C: Please describe the ‘giant elderly online seahorse’ ‘attempting to rent a movie’ and then later ‘moving through a supermarket’.

T: He goes to Kim’s Video. He walks around confused. He walks to the register. “Does Kim’s do rentals anymore anywhere,” he says. “Like at another location or something?” he thinks. “No,” says the register person. The seahorse walks away. The seahorse walks to the register with “Paranoid Park.” “8.65,” says the register person. About four seconds pass. “Oh, um,” says the seahorse. “I got it from the 5.95 section.” “There is no 5.95 section, per se,” says the register person. “Oh, that’s okay, that’s fine,” says the seahorse.

Later the seahorse is at Lifethyme. “I want to look at a coconut cream pie, just look at it a little,” he thinks.

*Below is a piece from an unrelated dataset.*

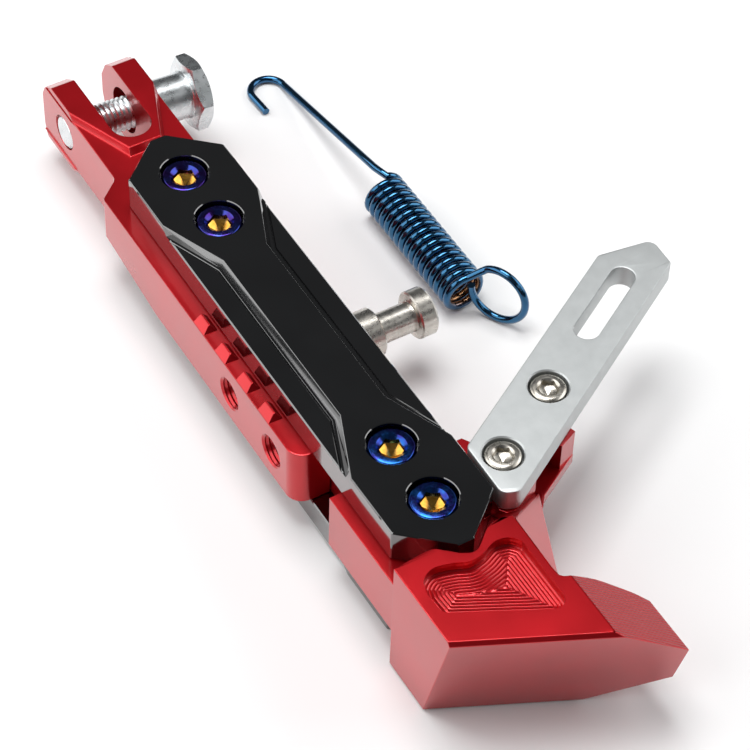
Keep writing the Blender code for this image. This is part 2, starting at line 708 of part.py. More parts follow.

He walks to the pies. There are only pecan pies. The seahorse screams. It sounds like a clarinet. “Is there a jazz band here?” someone says. “Yes,” says the seahorse with a neutral facial expression. He buys eight avocados and organic olive oil. Outside a “hybrid” bus hits the seahorse and the seahorse disintegrates. A 60-year-old Asian homeless woman gathering cans picks up the organic olive oil and eight avocados and puts them in her cart. Today the seahorse is forgotten in many, if not all, circles in which he once moved freely and with constant acclaim for his highly creative use of similes. His collected poems, however, will be published by FSG in two volumes, in 2012 and 2013, and a revival for this wonderful seahorse, of which fate has so cruelly denied the National Book Award, and other awards, can be expected internationally.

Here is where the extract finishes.